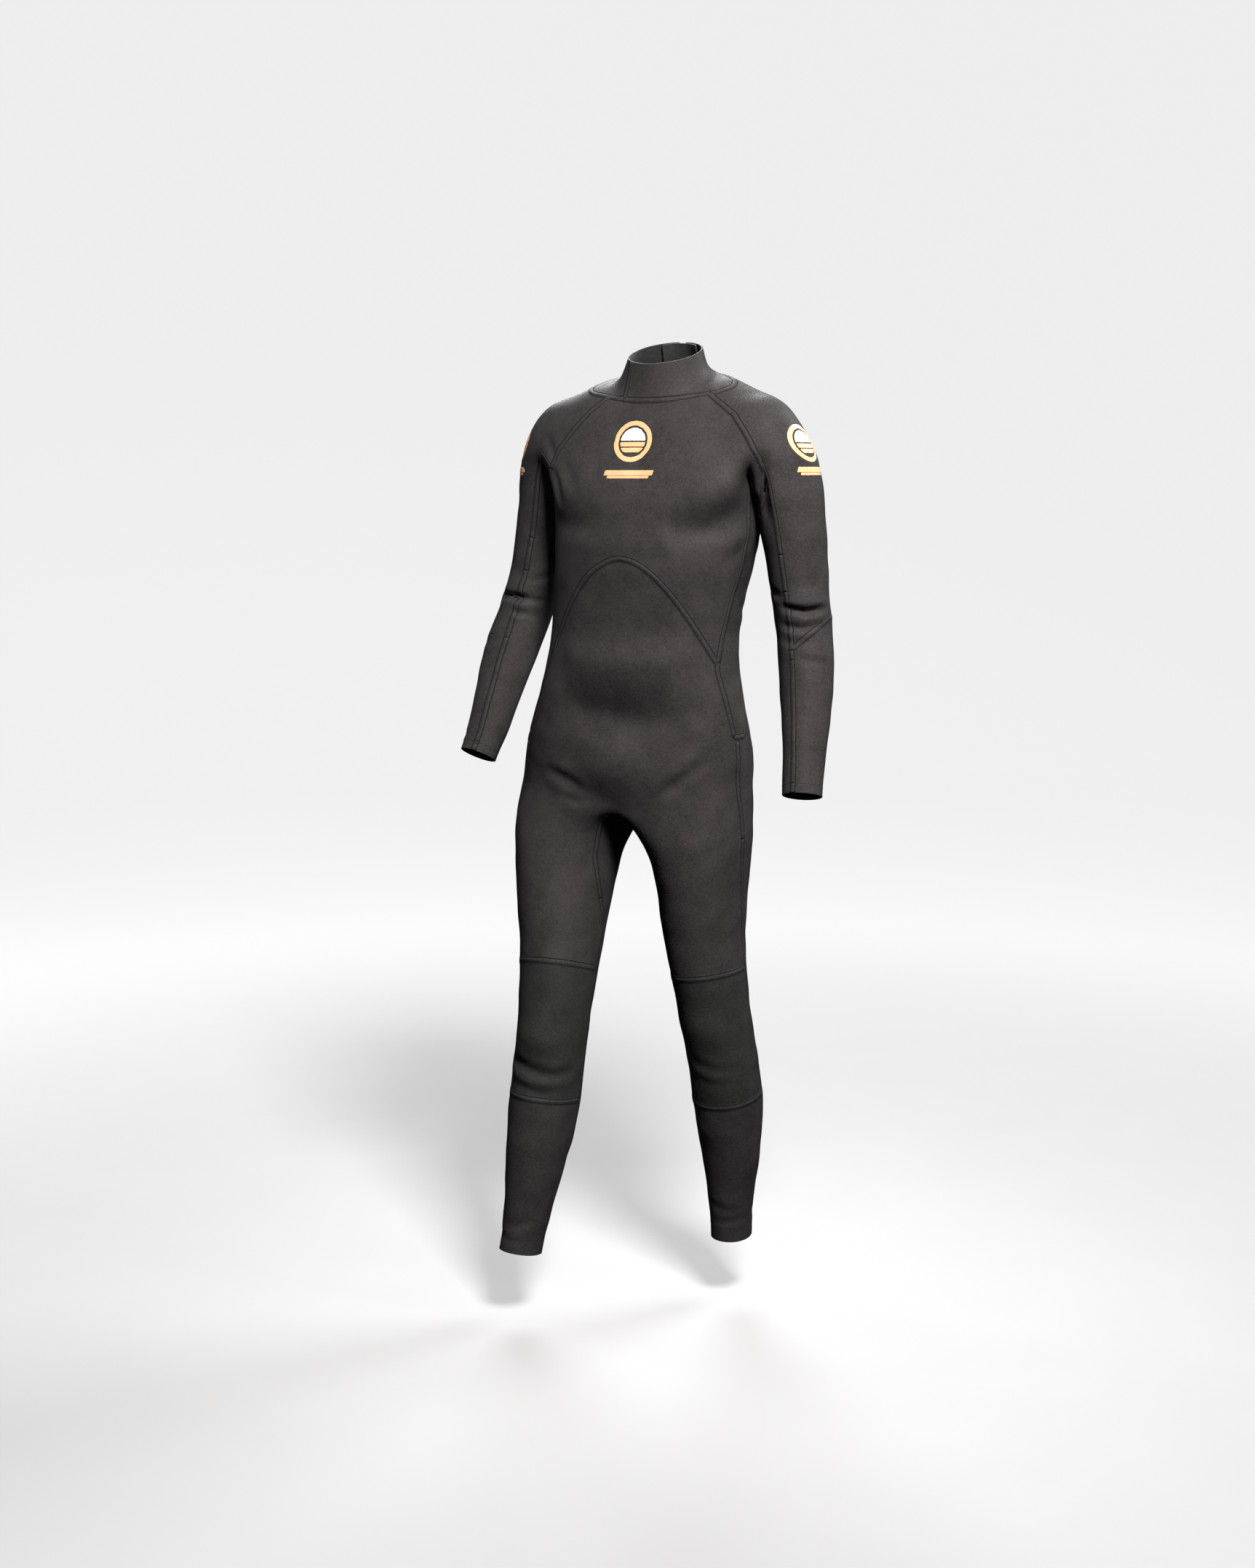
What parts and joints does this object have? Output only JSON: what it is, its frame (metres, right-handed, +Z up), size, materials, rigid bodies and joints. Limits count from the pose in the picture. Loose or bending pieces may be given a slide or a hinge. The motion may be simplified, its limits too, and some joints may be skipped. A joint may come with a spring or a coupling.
{
  "type": "full wetsuit",
  "caption": "Full-length neoprene wetsuit in its worn shape, with a high collar, raglan sleeves, knee pads, a back zip and limbs that bend.",
  "frame": {"origin": "centre of the neck opening, which carries the suit", "axes": "+Z up, from the ankles to the collar; the suit faces -Y, so the chest is on the -Y side and the zip on the +Y side; +X is the wearer's left"},
  "size_m": [0.6171, 0.328, 1.4548],
  "materials": {
    "neoprene_jersey": "charcoal nylon jersey over neoprene foam, matt with a soft sheen",
    "neoprene_knee_pad": "black abrasion-resistant knit on the knee pads",
    "neoprene_smooth": "smooth black neoprene skin",
    "woven_tape": "black woven zip tape",
    "moulded_teeth": "black moulded zip teeth",
    "slider_metal": "grey corrosion-resistant zip metal",
    "hook_tape": "black hook tape",
    "orange_print": "orange transfer print"
  },
  "bodies": {
    "torso": {"collar": "neoprene_jersey", "chest_panel": "neoprene_jersey", "abdomen_panel": "neoprene_jersey", "side_panel_left": "neoprene_jersey", "side_panel_right": "neoprene_jersey", "back_panel_left": "neoprene_jersey", "back_panel_right": "neoprene_jersey", "seat_panel": "neoprene_jersey", "crotch_gusset": "neoprene_jersey", "chest_badge": "orange_print", "chest_badge_bar": "orange_print", "sleeve_badge_left": "orange_print", "sleeve_badge_right": "orange_print", "zip_tape": "woven_tape", "batten_flap": "neoprene_smooth", "zip_chain": "moulded_teeth", "zip_bottom_stop": "slider_metal", "zip_top_stop": "slider_metal", "collar_hook_patch": "hook_tape", "shoulder_panel_left": "neoprene_jersey", "shoulder_panel_right": "neoprene_jersey", "hip_front_left": "neoprene_jersey", "hip_back_left": "neoprene_jersey", "hip_front_right": "neoprene_jersey", "hip_back_right": "neoprene_jersey"},
    "upper_arm_left": {"upper_sleeve_outer_left": "neoprene_jersey", "upper_sleeve_inner_left": "neoprene_jersey", "elbow_panel_outer_left": "neoprene_jersey", "elbow_panel_inner_left": "neoprene_jersey"},
    "forearm_left": {"forearm_outer_left": "neoprene_jersey", "forearm_inner_left": "neoprene_jersey", "wrist_hem_left": "neoprene_jersey"},
    "thigh_left": {"thigh_front_left": "neoprene_jersey", "thigh_back_left": "neoprene_jersey", "knee_pad_left": "neoprene_knee_pad", "knee_back_left": "neoprene_jersey"},
    "shin_left": {"shin_panel_left": "neoprene_jersey", "calf_panel_left": "neoprene_jersey", "ankle_hem_left": "neoprene_jersey"},
    "upper_arm_right": {"upper_sleeve_outer_right": "neoprene_jersey", "upper_sleeve_inner_right": "neoprene_jersey", "elbow_panel_outer_right": "neoprene_jersey", "elbow_panel_inner_right": "neoprene_jersey"},
    "forearm_right": {"forearm_outer_right": "neoprene_jersey", "forearm_inner_right": "neoprene_jersey", "wrist_hem_right": "neoprene_jersey"},
    "thigh_right": {"thigh_front_right": "neoprene_jersey", "thigh_back_right": "neoprene_jersey", "knee_pad_right": "neoprene_knee_pad", "knee_back_right": "neoprene_jersey"},
    "shin_right": {"shin_panel_right": "neoprene_jersey", "calf_panel_right": "neoprene_jersey", "ankle_hem_right": "neoprene_jersey"},
    "zip_slider": {"zip_slider": "slider_metal"},
    "zip_puller": {"zip_puller": "slider_metal"},
    "collar_tab": {"collar_tab": "neoprene_smooth"}
  },
  "joints": [
    {"name": "shoulder_left", "type": "hinge", "parent": "torso", "child": "upper_arm_left", "pos_m": [0.214, 0.01, -0.256], "axis": [0, -1, 0], "range_deg": [0, 45], "stiffness_Nm_per_rad": 5, "deforming": ["shoulder_panel_left"]},
    {"name": "elbow_left", "type": "hinge", "parent": "upper_arm_left", "child": "forearm_left", "pos_m": [0.232, 0.016, -0.412], "axis": [-1, 0, 0], "range_deg": [0, 90], "stiffness_Nm_per_rad": 3, "deforming": ["elbow_panel_outer_left", "elbow_panel_inner_left"]},
    {"name": "hip_left", "type": "hinge", "parent": "torso", "child": "thigh_left", "pos_m": [0.067, -0.01, -0.728], "axis": [-1, 0, 0], "range_deg": [-15, 45], "stiffness_Nm_per_rad": 20, "deforming": ["hip_front_left", "hip_back_left"]},
    {"name": "knee_left", "type": "hinge", "parent": "thigh_left", "child": "shin_left", "pos_m": [0.0956, 0.003, -1.0735], "axis": [1, 0, 0], "range_deg": [0, 100], "stiffness_Nm_per_rad": 10, "deforming": ["knee_pad_left", "knee_back_left"]},
    {"name": "shoulder_right", "type": "hinge", "parent": "torso", "child": "upper_arm_right", "pos_m": [-0.2204, 0.0308, -0.2387], "axis": [0, 1, 0], "range_deg": [0, 45], "stiffness_Nm_per_rad": 5, "deforming": ["shoulder_panel_right"]},
    {"name": "elbow_right", "type": "hinge", "parent": "upper_arm_right", "child": "forearm_right", "pos_m": [-0.257, 0.02, -0.398], "axis": [-1, 0, 0], "range_deg": [0, 90], "stiffness_Nm_per_rad": 3, "deforming": ["elbow_panel_outer_right", "elbow_panel_inner_right"]},
    {"name": "hip_right", "type": "hinge", "parent": "torso", "child": "thigh_right", "pos_m": [-0.155, -0.02, -0.728], "axis": [-1, 0, 0], "range_deg": [-15, 45], "stiffness_Nm_per_rad": 20, "deforming": ["hip_front_right", "hip_back_right"]},
    {"name": "knee_right", "type": "hinge", "parent": "thigh_right", "child": "shin_right", "pos_m": [-0.1407, -0.1226, -1.0665], "axis": [1, 0, 0], "range_deg": [0, 100], "stiffness_Nm_per_rad": 10, "deforming": ["knee_pad_right", "knee_back_right"]},
    {"name": "zip_slide", "type": "hinge", "parent": "torso", "child": "zip_slider", "pos_m": [-0.006, -0.887, -0.19], "axis": [-0.9985, 0, 0.0549], "range_deg": [0, 22]},
    {"name": "puller_lift", "type": "hinge", "parent": "zip_slider", "child": "zip_puller", "pos_m": [0.00215, 0.09648, -0.0419], "axis": [0.9985, 0, -0.0549], "range_deg": [0, 140]},
    {"name": "collar_tab_peel", "type": "hinge", "parent": "torso", "child": "collar_tab", "pos_m": [0.0304, 0.0681, -0.0074], "axis": [0, 0.33, -0.944], "range_deg": [0, 110]}
  ]
}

• **SET PROBLEM**: Repeat the material above exactly.

• **SOLUTION FOR THIS PROBLEM**:
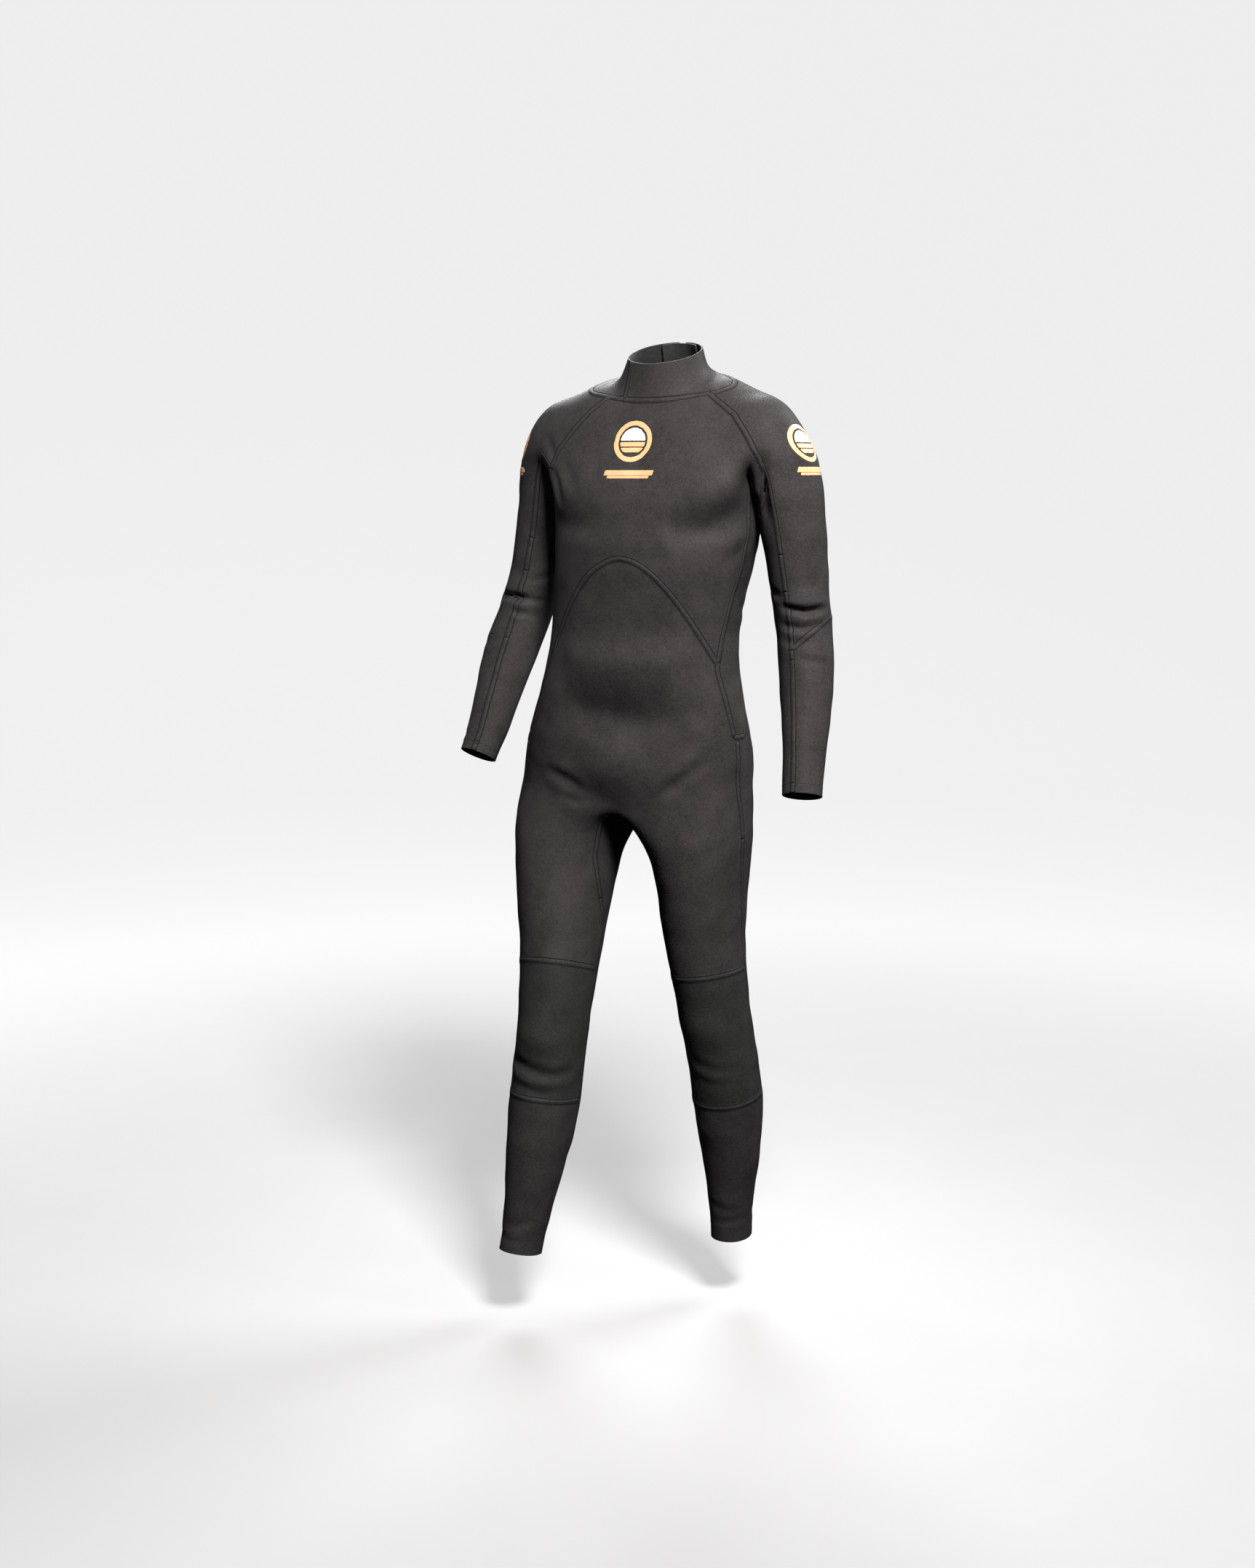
What parts and joints does this object have? Output only JSON: what it is, its frame (metres, right-handed, +Z up), size, materials, rigid bodies and joints. Limits count from the pose in the picture. Loose or bending pieces may be given a slide or a hinge. The motion may be simplified, its limits too, and some joints may be skipped. A joint may come with a spring or a coupling.
{
  "type": "full wetsuit",
  "caption": "Full-length neoprene wetsuit in its worn shape, with a high collar, raglan sleeves, knee pads, a back zip and limbs that bend.",
  "frame": {"origin": "centre of the neck opening, which carries the suit", "axes": "+Z up, from the ankles to the collar; the suit faces -Y, so the chest is on the -Y side and the zip on the +Y side; +X is the wearer's left"},
  "size_m": [0.6171, 0.328, 1.4548],
  "materials": {
    "neoprene_jersey": "charcoal nylon jersey over neoprene foam, matt with a soft sheen",
    "neoprene_knee_pad": "black abrasion-resistant knit on the knee pads",
    "neoprene_smooth": "smooth black neoprene skin",
    "woven_tape": "black woven zip tape",
    "moulded_teeth": "black moulded zip teeth",
    "slider_metal": "grey corrosion-resistant zip metal",
    "hook_tape": "black hook tape",
    "orange_print": "orange transfer print"
  },
  "bodies": {
    "torso": {"collar": "neoprene_jersey", "chest_panel": "neoprene_jersey", "abdomen_panel": "neoprene_jersey", "side_panel_left": "neoprene_jersey", "side_panel_right": "neoprene_jersey", "back_panel_left": "neoprene_jersey", "back_panel_right": "neoprene_jersey", "seat_panel": "neoprene_jersey", "crotch_gusset": "neoprene_jersey", "chest_badge": "orange_print", "chest_badge_bar": "orange_print", "sleeve_badge_left": "orange_print", "sleeve_badge_right": "orange_print", "zip_tape": "woven_tape", "batten_flap": "neoprene_smooth", "zip_chain": "moulded_teeth", "zip_bottom_stop": "slider_metal", "zip_top_stop": "slider_metal", "collar_hook_patch": "hook_tape", "shoulder_panel_left": "neoprene_jersey", "shoulder_panel_right": "neoprene_jersey", "hip_front_left": "neoprene_jersey", "hip_back_left": "neoprene_jersey", "hip_front_right": "neoprene_jersey", "hip_back_right": "neoprene_jersey"},
    "upper_arm_left": {"upper_sleeve_outer_left": "neoprene_jersey", "upper_sleeve_inner_left": "neoprene_jersey", "elbow_panel_outer_left": "neoprene_jersey", "elbow_panel_inner_left": "neoprene_jersey"},
    "forearm_left": {"forearm_outer_left": "neoprene_jersey", "forearm_inner_left": "neoprene_jersey", "wrist_hem_left": "neoprene_jersey"},
    "thigh_left": {"thigh_front_left": "neoprene_jersey", "thigh_back_left": "neoprene_jersey", "knee_pad_left": "neoprene_knee_pad", "knee_back_left": "neoprene_jersey"},
    "shin_left": {"shin_panel_left": "neoprene_jersey", "calf_panel_left": "neoprene_jersey", "ankle_hem_left": "neoprene_jersey"},
    "upper_arm_right": {"upper_sleeve_outer_right": "neoprene_jersey", "upper_sleeve_inner_right": "neoprene_jersey", "elbow_panel_outer_right": "neoprene_jersey", "elbow_panel_inner_right": "neoprene_jersey"},
    "forearm_right": {"forearm_outer_right": "neoprene_jersey", "forearm_inner_right": "neoprene_jersey", "wrist_hem_right": "neoprene_jersey"},
    "thigh_right": {"thigh_front_right": "neoprene_jersey", "thigh_back_right": "neoprene_jersey", "knee_pad_right": "neoprene_knee_pad", "knee_back_right": "neoprene_jersey"},
    "shin_right": {"shin_panel_right": "neoprene_jersey", "calf_panel_right": "neoprene_jersey", "ankle_hem_right": "neoprene_jersey"},
    "zip_slider": {"zip_slider": "slider_metal"},
    "zip_puller": {"zip_puller": "slider_metal"},
    "collar_tab": {"collar_tab": "neoprene_smooth"}
  },
  "joints": [
    {"name": "shoulder_left", "type": "hinge", "parent": "torso", "child": "upper_arm_left", "pos_m": [0.214, 0.01, -0.256], "axis": [0, -1, 0], "range_deg": [0, 45], "stiffness_Nm_per_rad": 5, "deforming": ["shoulder_panel_left"]},
    {"name": "elbow_left", "type": "hinge", "parent": "upper_arm_left", "child": "forearm_left", "pos_m": [0.232, 0.016, -0.412], "axis": [-1, 0, 0], "range_deg": [0, 90], "stiffness_Nm_per_rad": 3, "deforming": ["elbow_panel_outer_left", "elbow_panel_inner_left"]},
    {"name": "hip_left", "type": "hinge", "parent": "torso", "child": "thigh_left", "pos_m": [0.067, -0.01, -0.728], "axis": [-1, 0, 0], "range_deg": [-15, 45], "stiffness_Nm_per_rad": 20, "deforming": ["hip_front_left", "hip_back_left"]},
    {"name": "knee_left", "type": "hinge", "parent": "thigh_left", "child": "shin_left", "pos_m": [0.0956, 0.003, -1.0735], "axis": [1, 0, 0], "range_deg": [0, 100], "stiffness_Nm_per_rad": 10, "deforming": ["knee_pad_left", "knee_back_left"]},
    {"name": "shoulder_right", "type": "hinge", "parent": "torso", "child": "upper_arm_right", "pos_m": [-0.2204, 0.0308, -0.2387], "axis": [0, 1, 0], "range_deg": [0, 45], "stiffness_Nm_per_rad": 5, "deforming": ["shoulder_panel_right"]},
    {"name": "elbow_right", "type": "hinge", "parent": "upper_arm_right", "child": "forearm_right", "pos_m": [-0.257, 0.02, -0.398], "axis": [-1, 0, 0], "range_deg": [0, 90], "stiffness_Nm_per_rad": 3, "deforming": ["elbow_panel_outer_right", "elbow_panel_inner_right"]},
    {"name": "hip_right", "type": "hinge", "parent": "torso", "child": "thigh_right", "pos_m": [-0.155, -0.02, -0.728], "axis": [-1, 0, 0], "range_deg": [-15, 45], "stiffness_Nm_per_rad": 20, "deforming": ["hip_front_right", "hip_back_right"]},
    {"name": "knee_right", "type": "hinge", "parent": "thigh_right", "child": "shin_right", "pos_m": [-0.1407, -0.1226, -1.0665], "axis": [1, 0, 0], "range_deg": [0, 100], "stiffness_Nm_per_rad": 10, "deforming": ["knee_pad_right", "knee_back_right"]},
    {"name": "zip_slide", "type": "hinge", "parent": "torso", "child": "zip_slider", "pos_m": [-0.006, -0.887, -0.19], "axis": [-0.9985, 0, 0.0549], "range_deg": [0, 22]},
    {"name": "puller_lift", "type": "hinge", "parent": "zip_slider", "child": "zip_puller", "pos_m": [0.00215, 0.09648, -0.0419], "axis": [0.9985, 0, -0.0549], "range_deg": [0, 140]},
    {"name": "collar_tab_peel", "type": "hinge", "parent": "torso", "child": "collar_tab", "pos_m": [0.0304, 0.0681, -0.0074], "axis": [0, 0.33, -0.944], "range_deg": [0, 110]}
  ]
}